Сейчас, войдя, в комнату, она спросила, ласково глядя на Нину выцветшими глазами:
— Чистишь копытца, арчви?[2]
— Пойду к Прасковье Николаевне…
— Скачи, скачи, арчви…
* * *
Семья Александра Гарсевановича Чавчавадзе — его жена Соломэ, дети, мать Мариам, — пока строился их собственный дом в Тифлисе, снимала небольшой флигель во дворе у вдовы Прасковьи Николаевны Ахвердовой. Сам же каменный дом ее стоял под горой, неподалеку от тихого Сололакского ручья, был окружен фруктовым садом, виноградником, и чтобы попасть из флигеля к Ахвердовой, надо было перейти выгнутый мосток, переброшенный через ручей.

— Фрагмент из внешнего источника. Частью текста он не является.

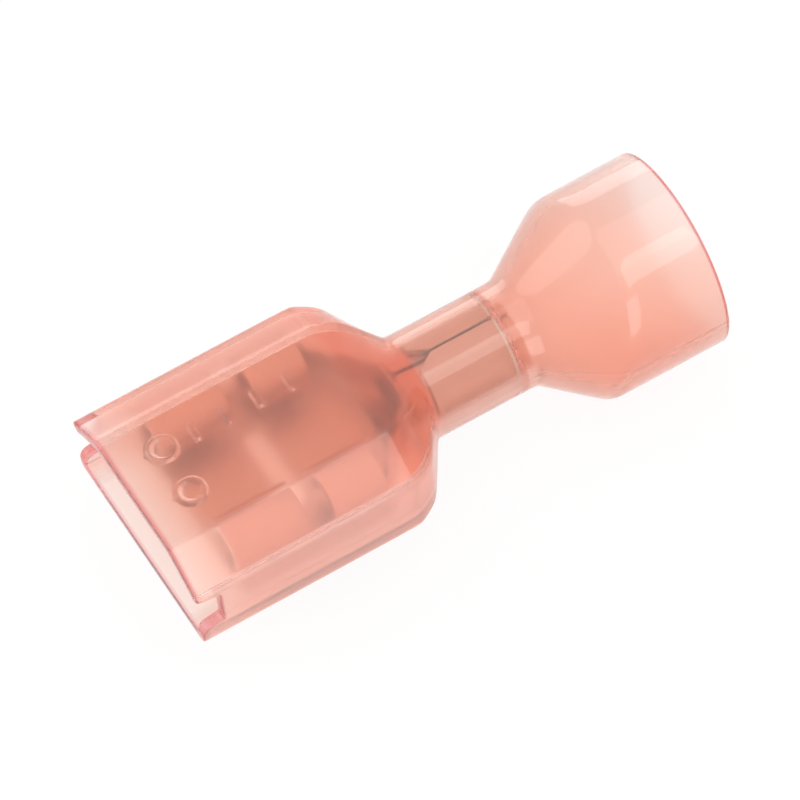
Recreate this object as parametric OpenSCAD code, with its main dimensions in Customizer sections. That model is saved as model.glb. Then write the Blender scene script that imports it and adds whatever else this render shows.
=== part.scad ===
// Female spade terminal, fully insulated. A one-piece nylon housing, with a flared
// wire funnel behind and a flattened box in front, holds a rolled receptacle for a
// flat tab, whose barrel wears a seamed crimp sleeve.
// The wire axis is X: the wire enters at X = 0 and the tab enters at the far end.
// The tab lies flat in the plane Z = 0, and +Z is the side with the flat roof.

/* [Tab and receptacle] */
// Width of the flat tab that plugs in
tab_w = 6.35; // [4.75:0.05:7.8]
// Thickness of the tab
tab_t = 0.81; // [0.5:0.01:1.2]
// Free play beside the tab, each side
tab_play = 0.125; // [0.05:0.005:0.3]
// Thickness of the receptacle's strip
metal_t = 0.4; // [0.3:0.01:0.5]
// Outer radius of the rolled edges
roll_r = 1.0; // [0.8:0.05:1.3]
// Height of a roll's centre above the tab's upper face
roll_lift = 0.5; // [0.3:0.05:0.7]
// Outer radius of the bend between base and sides
bend_r = 0.6; // [0.55:0.05:0.9]
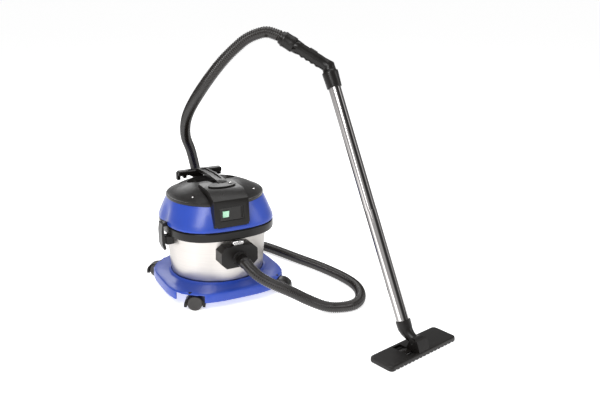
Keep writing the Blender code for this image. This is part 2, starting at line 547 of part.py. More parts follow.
def make_latch(side, head, root, black, steel):
    """Side latch: a lug and pin on the head, and a lever that covers a keeper on the tub. side is -1 or 1."""
    word = "left" if side < 0 else "right"
    latch_y = side * LATCH_BACK
    lug = [(-0.0088, -0.0055), (0.0, -0.0055), (0.0038, -0.0040), (0.0055, 0.0), (0.0038, 0.0040), (0.0, 0.0055),
           (-0.0088, 0.0055)]
    lug = [(side * x, z) for x, z in lug]
    pivot = Vector((side * 0.1790, latch_y, 0.2440))
    mount = place("latch_mount_" + word, extruded(lug, -0.0090, 0.0090, "y"), black, pivot, head)
    bore = rod(0.0019, (0, -0.03, 0), (0, 0.03, 0), 12)
    boolean(mount, place("mount_bore", bore, black, pivot, head))
    place("latch_pin_" + word, rod(0.0016, (0, -0.0155, 0), (0, 0.0155, 0), 12), steel, pivot, head)
    swing = empty("latch_axis_" + word, pivot, head)
    plate = [(0.0068, 0.0060), (0.0095, 0.0042), (0.0130, -0.0200), (0.0130, -0.0640), (0.0060, -0.0830),
             (0.0000, -0.0760), (0.0030, -0.0640), (0.0052, -0.0180), (0.0062, -0.0060)]
    plate = [(side * x, z) for x, z in plate]
    lever = place("latch_lever_" + word, extruded(plate, -0.0185, 0.0185, "y"), black, parent=swing)
    for y in (-1, 1):
        ear = place("ear_shape", block((0.0120, 0.0050, 0.0110), 0.001), black, (side * 0.0020, y * 0.0122, 0), swing)
        boolean(lever, ear, "UNION")
    ear_bore = rod(0.0019, (0, -0.03, 0), (0, 0.03, 0), 12)
    boolean(lever, place("lever_bore", ear_bore, black, parent=swing))
    keeper = place("latch_keeper_" + word, block((0.0300, 0.0340, 0.0270), 0.002), black,
                   (side * 0.1640, latch_y, 0.1915), root)
    tub_shape = turned([(0, 0.05), (TUB_FOOT_R + GAP, 0.0735), (TUB_TOP_R + GAP, 0.2085), (0, 0.23)], 64)
    boolean(keeper, place("keeper_cutter", tub_shape, black, parent=root))


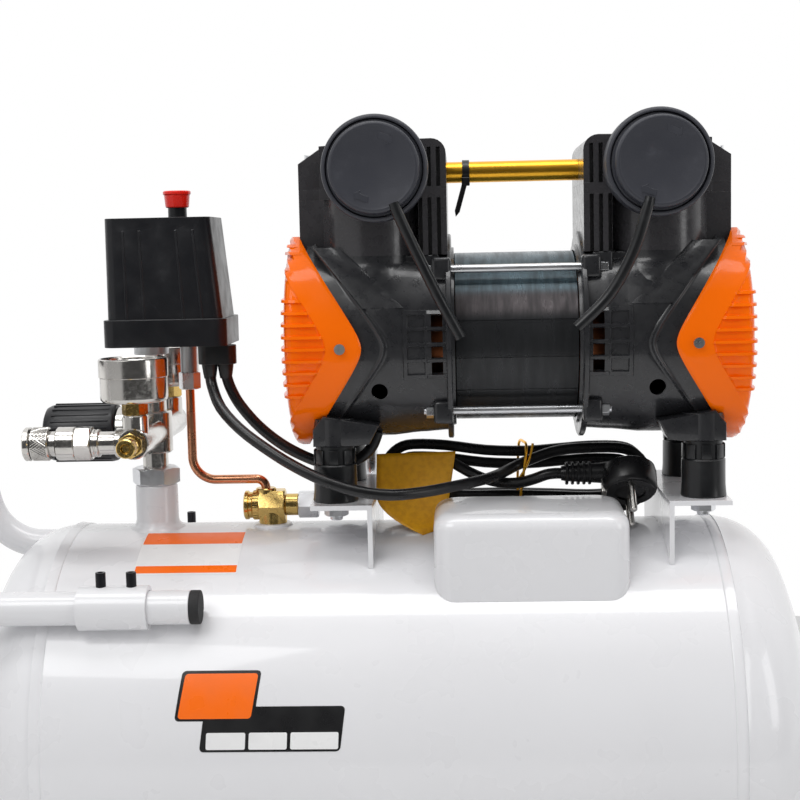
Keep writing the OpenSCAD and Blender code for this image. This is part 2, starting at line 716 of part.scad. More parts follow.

Прасковье Николаевне, в девичестве Арсеньевой, минуло сорок пять лет. Уроженка Петербурга, получившая в столице великолепное образование, она довольно поздно, тридцати двух лет, вышла замуж за вдовца из здешних мест, генерала Федора Исаевича Ахвердова, не побоялась двоих его детей — дочери Софьи и сына Егорушки. Вскоре у нее родилась и своя дочь, Дашенька. А через пять лет после женитьбы генерал умер, Прасковья Николаевна осталась в Тифлисе.
В доме ее всегда полным-полно народу: то зайдет стеснительный, неловкий Вильгельм Карлович Кюхельбекер, с которым Прасковья Николаевна была очень дружна, то часами в одиночестве музицирует Грибоедов, то подоспевают к обеду офицеры.
Но больше всего в доме Ахвердовой было детей.
Кроме своих, племянницы Ахвердова — Анны и еще более дальней родственницы — Вареньки Тумановой, юной княжны Манко, были дети Чавчавадзе — Нина, Давид, Катя.
Катя долгое время даже спала в одной комнате с Дашенькой.